I have never caught one, sounds interesting. I bet they would tear up the water going after the cigs. If you catch one is there anything special you have to do right away before putting them on ice?


----------



## kanaka (Oct 3, 2007)

Pier-Dude said:


> I have never caught one, sounds interesting. I bet they would tear up the water going after the cigs. If you catch one is there anything special you have to do right away before putting them on ice?


Besides bleeding it, thank the fishing gods cause you were in the right place at the right time.


----------



## Boat-Dude (Sep 24, 2011)

How do you bleed it? Cut the tail off?

So I take it they are super rare to catch.


----------



## FenderBender (Oct 2, 2007)

Pier-Dude said:


> How do you bleed it? Cut the tail off?
> 
> So I take it they are super rare to catch.




I rip their gills out with a pair of needle nose pliers.


----------



## kanaka (Oct 3, 2007)

And ice it down good. I'm always in awe of photos posted and there's one bag of ice from Tom Thumb in the fishbox with 50 lbs of fish.


----------



## iJabo (Jul 6, 2013)

We saw a school about 20 miles south east a couple of weeks ago. They were there and gone in seconds before we could get over to them. If you see a school, you should be able to tell the difference between them and bonito pretty quickly.


----------



## Boat-Dude (Sep 24, 2011)

I would have gone nuts if I saw that. I would be zig zagging all over trying to find them.


----------



## bigrick (Sep 29, 2010)

how do you tell the difference ?


----------



## iJabo (Jul 6, 2013)

bigrick said:


> how do you tell the difference ?


From about 500 yards, we could tell they were crashing on bait much harder than a bonito would. When we got within 30-40 yards, we could see individual fish and determine that it was definitely blackfin and not bonito.


----------



## FleaBag (Oct 19, 2016)

we used to get all the ballyhoo you need with a large dip net and a spot light on crab island at night. spot em up then slap over the top, not from underneath. they will jump out. these are half beak ballyhoo perfect size for the small islanders. good live trout bait if you snap the beak off.


----------



## Boat-Dude (Sep 24, 2011)

I wish I could train dolphins to blow a bubble circle so I could throw my net in the middle. I would share.


----------



## kanaka (Oct 3, 2007)

Pier-Dude said:


> I would have gone nuts if I saw that. I would be zig zagging all over trying to find them.


We've lost focus on what we were going to do bottom fishing on many trips when the water started blowing up on the way to the "planned" fishing area.
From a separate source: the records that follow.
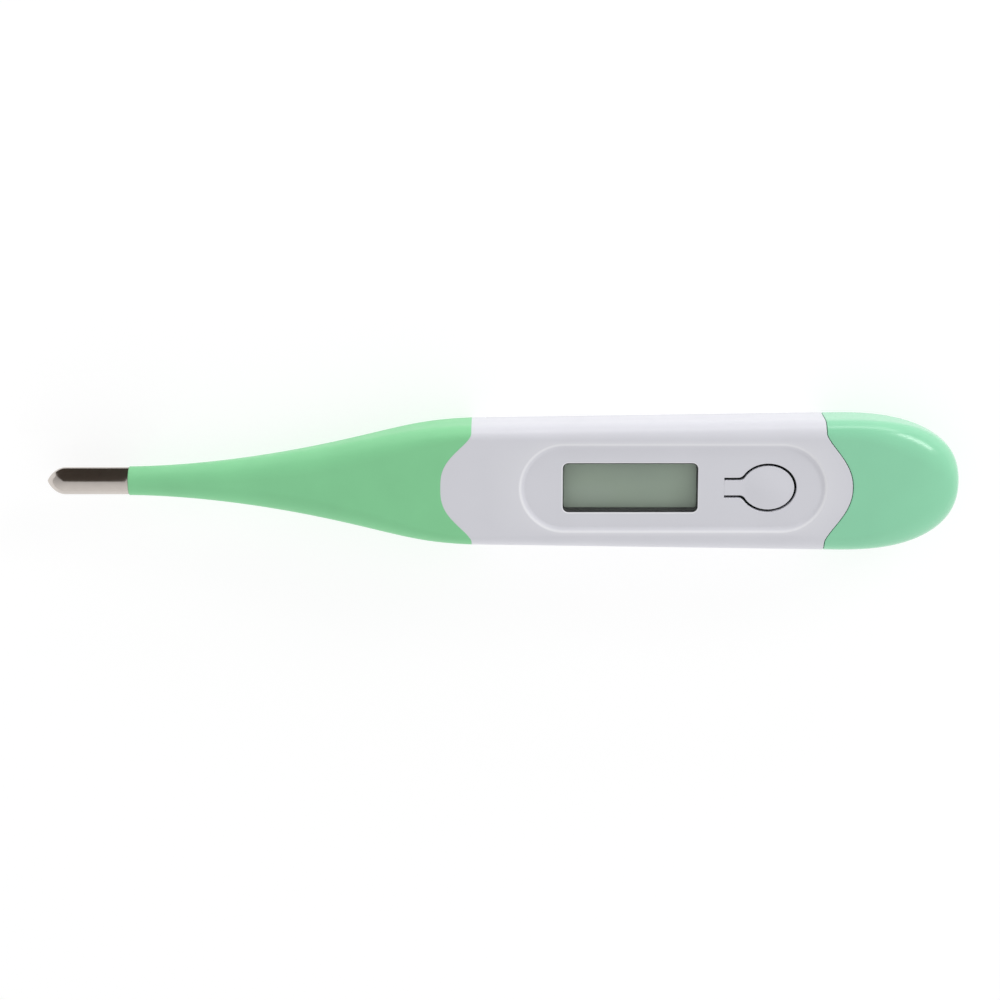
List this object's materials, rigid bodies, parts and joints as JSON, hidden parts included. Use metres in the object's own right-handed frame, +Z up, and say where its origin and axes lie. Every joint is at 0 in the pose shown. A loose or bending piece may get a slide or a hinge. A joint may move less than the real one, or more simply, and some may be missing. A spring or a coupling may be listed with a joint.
{
  "type": "digital thermometer",
  "caption": "Slim flexible-tip digital clinical thermometer with a steel probe, soft tapering stem, display window, push button and pull-off battery cover.",
  "frame": {"origin": "on the table under the middle of the length, with the thermometer lying on its back", "axes": "+X from the steel probe to the battery cover, +Y across the body, +Z up through the display"},
  "size_m": [0.13, 0.0188, 0.0102],
  "materials": {
    "steel": "polished stainless steel",
    "stem_elastomer": "satin mint-green thermoplastic elastomer",
    "white_abs": "semi-gloss white ABS",
    "mint_abs": "glossy mint-green ABS",
    "clear_plastic": "clear polished acrylic",
    "adhesive": "white adhesive tape",
    "silicone": "dark grey silicone rubber",
    "carbon": "carbon-filled contact",
    "film": "polarising film",
    "display_glass": "liquid crystal glass",
    "reflector": "grey-green reflective film",
    "zebra": "layered conductive elastomer",
    "frame_plastic": "moulded white frame",
    "board": "green solder mask on glass laminate",
    "resin": "black potting resin",
    "epoxy": "heat-conducting epoxy",
    "ceramic": "fired ceramic",
    "chip_black": "black chip resistor",
    "tin": "tin-plated metal",
    "brass": "bright brass",
    "wire": "enamelled copper wire",
    "sleeve": "thin polymer sleeve",
    "nickel": "nickel-plated steel",
    "seal_rubber": "black nitrile rubber"
  },
  "bodies": {
    "housing": {"sensor_wires": "wire", "wire_sleeve": "sleeve", "flexible_stem": "stem_elastomer", "front_housing": "white_abs", "back_cover": "white_abs", "display_lens": "clear_plastic", "lens_gasket": "adhesive", "lcd_front_polariser": "film", "lcd_glass": "display_glass", "lcd_reflector": "reflector", "zebra_strip": "zebra", "lcd_frame": "frame_plastic", "key_rubber": "silicone", "circuit_board": "board", "board_screws": "tin", "chip_resin": "resin", "resistors": "chip_black", "capacitors": "ceramic", "solder_joints": "tin", "buzzer_disc": "brass", "buzzer_ceramic": "ceramic", "buzzer_wires": "wire", "battery_holder": "frame_plastic", "battery": "nickel", "positive_contact": "nickel", "negative_contact": "nickel", "cover_seal": "seal_rubber"},
    "button": {"button": "white_abs", "carbon_pill": "carbon"},
    "battery_cover": {"battery_cover": "mint_abs"},
    "probe": {"probe_tip": "steel", "tip_epoxy": "epoxy", "thermistor": "resin"}
  },
  "joints": [
    {"name": "button_press", "type": "hinge", "parent": "housing", "child": "button", "pos_m": [0.0313, 0, 0.00935], "axis": [0, 1, 0], "range_deg": [0, 4.5], "stiffness_Nm_per_rad": 0.06, "deforming": ["key_rubber"]},
    {"name": "cover_slide", "type": "slide", "parent": "housing", "child": "battery_cover", "axis": [1, 0, 0], "range_m": [0, 0.02]},
    {"name": "stem_bend", "type": "hinge", "parent": "housing", "child": "probe", "pos_m": [-0.031, 0, 0.0051], "axis": [0, 1, 0], "range_deg": [-40, 40], "stiffness_Nm_per_rad": 0.05, "deforming": ["flexible_stem", "sensor_wires", "wire_sleeve"]}
  ]
}
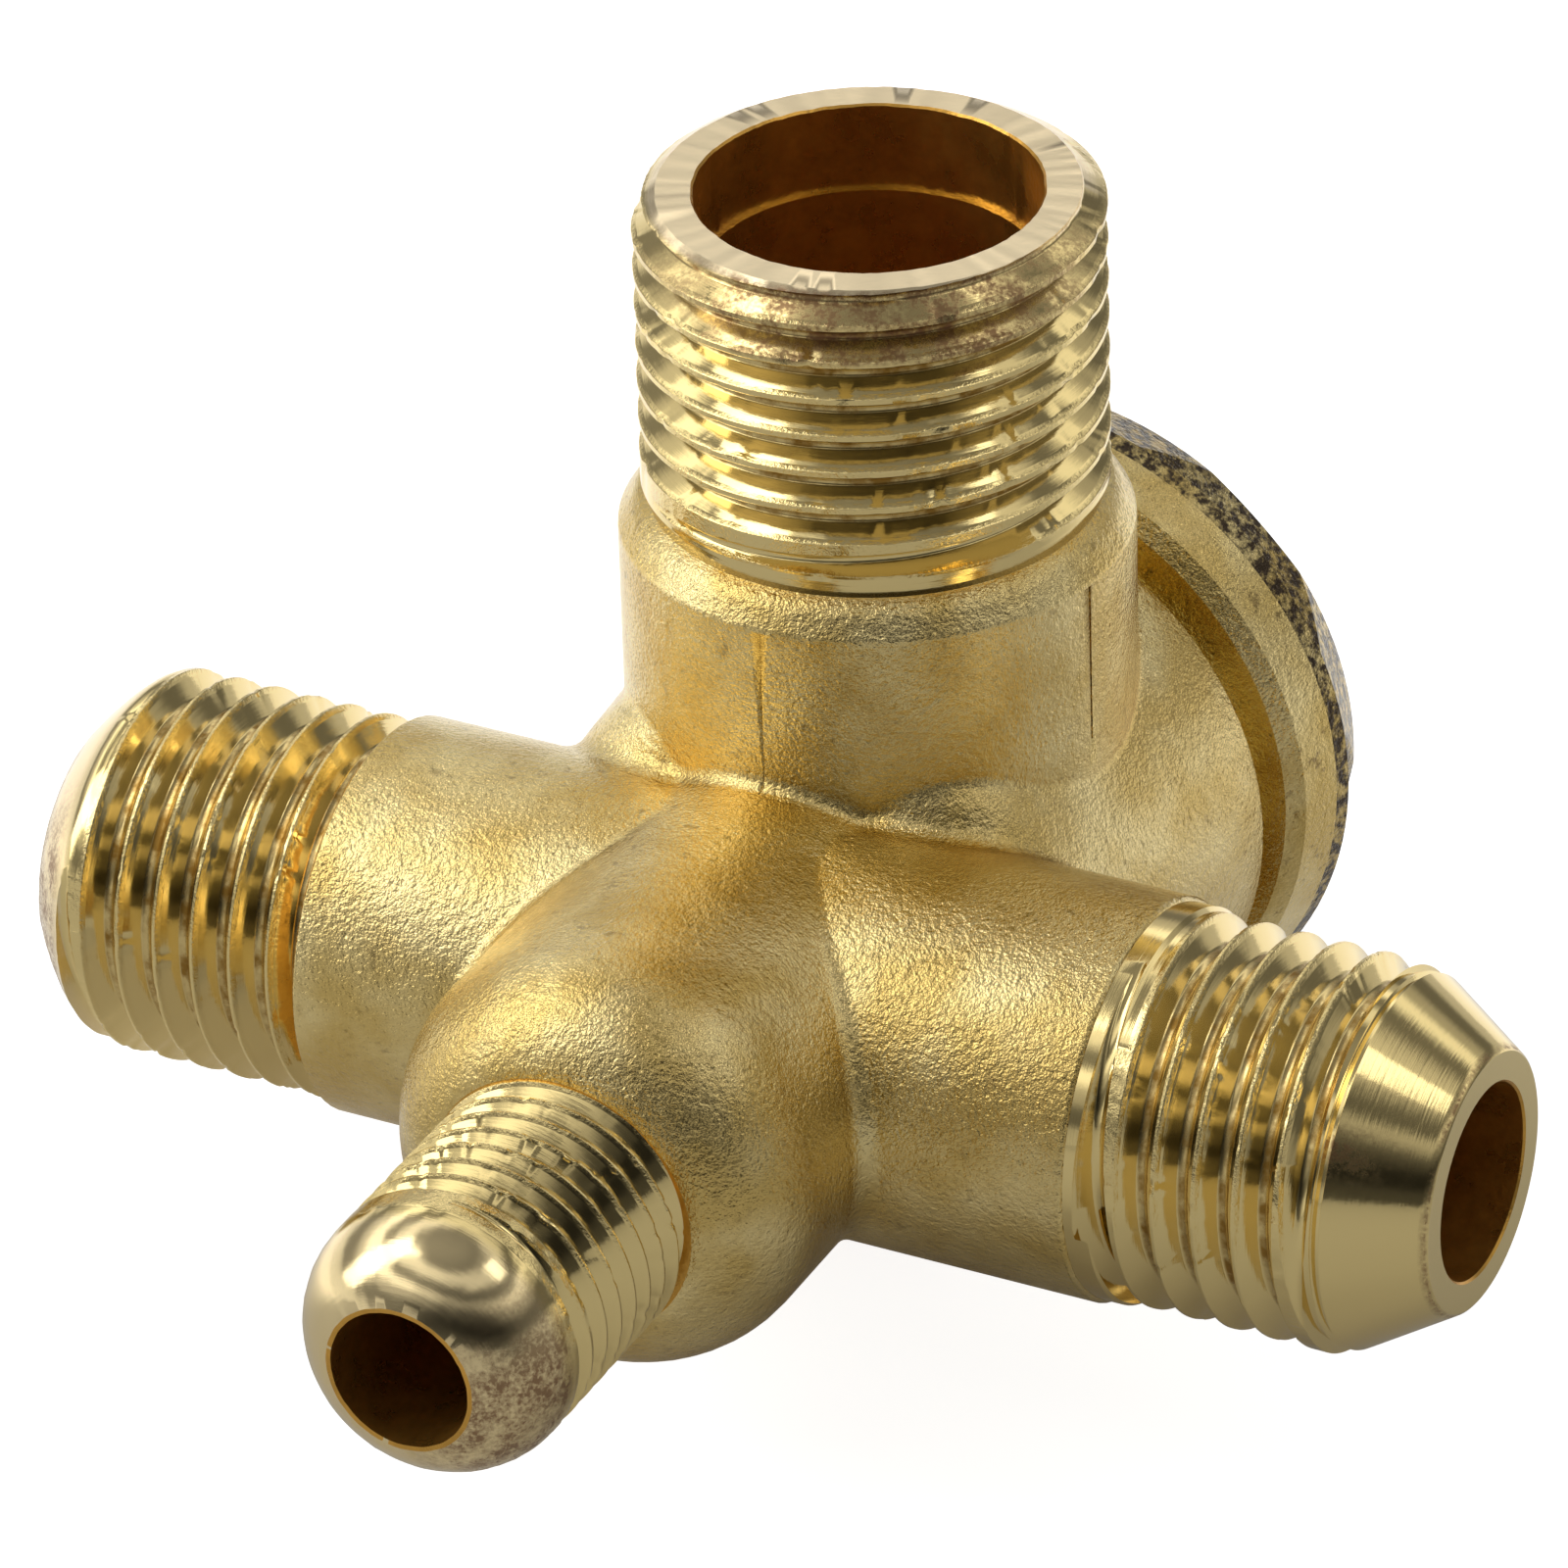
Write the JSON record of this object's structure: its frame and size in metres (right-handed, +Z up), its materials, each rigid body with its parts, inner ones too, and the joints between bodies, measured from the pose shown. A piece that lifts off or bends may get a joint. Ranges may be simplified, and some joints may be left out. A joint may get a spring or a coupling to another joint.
{
  "type": "non-return valve",
  "caption": "Compressor non-return valve: cross-shaped stamped brass body with male threaded ports, and a spring-loaded poppet behind a hexagon cap.",
  "frame": {"origin": "on the tank port's axis, at the foot of its thread", "axes": "+Z up along the tank port, out of its mouth; +X along the run towards the coned port; +Y towards the hexagon cap"},
  "size_m": [0.0687, 0.0643, 0.0507],
  "materials": {
    "body_brass": "grit-blasted brass with a thin bright yellow plating, threads bright",
    "cap_brass": "grit-blasted, darker speckle on the hexagon",
    "washer_brass": "soft bright washer",
    "poppet_brass": "turned",
    "seal_rubber": "matt black",
    "spring_steel": "drawn stainless wire"
  },
  "bodies": {
    "housing": {"valve_body": "body_brass", "end_cap": "cap_brass", "cap_washer": "washer_brass", "poppet_spring": "spring_steel"},
    "shuttle": {"poppet": "poppet_brass", "seal_disc": "seal_rubber"}
  },
  "joints": [
    {"name": "poppet_slide", "type": "slide", "parent": "housing", "child": "shuttle", "axis": [0, 1, 0], "range_m": [0, 0.003], "stiffness_N_per_m": 1350, "springref_m": -0.002, "deforming": ["poppet_spring"]}
  ]
}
Have to guess which way they went and we haven't been right yet. :no:
Maybe next time we'll start trolling in a ever widening circle, but, do we go clockwise or counterclockwise?


----------



## reely blessed (Oct 23, 2007)

Doing figure eights in reverse has always brought the school right under the boat for me. Then time to start jigging


----------



## capehorn19 (Feb 28, 2014)

I've been trolling around here, usually with wired dusters, for 20 years, and only caught kings, bonito, redfish, wahoo and jacks, but never a black fin tuna. Maybe I need to loose the wire, but afraid I'll get cut off.


----------



## FleaBag (Oct 19, 2016)

lightest flouro you dare to use. those little ballyhoos with blue white islanders or the old go to, plain old cedar plugs and put one way back with a bird on it.


----------



## Outside9 (Apr 30, 2008)

jspooney said:


> Ok, so I'm hooked on tuna but my boat isn't a deep water boat. How, where and when do you catch tuna near shore?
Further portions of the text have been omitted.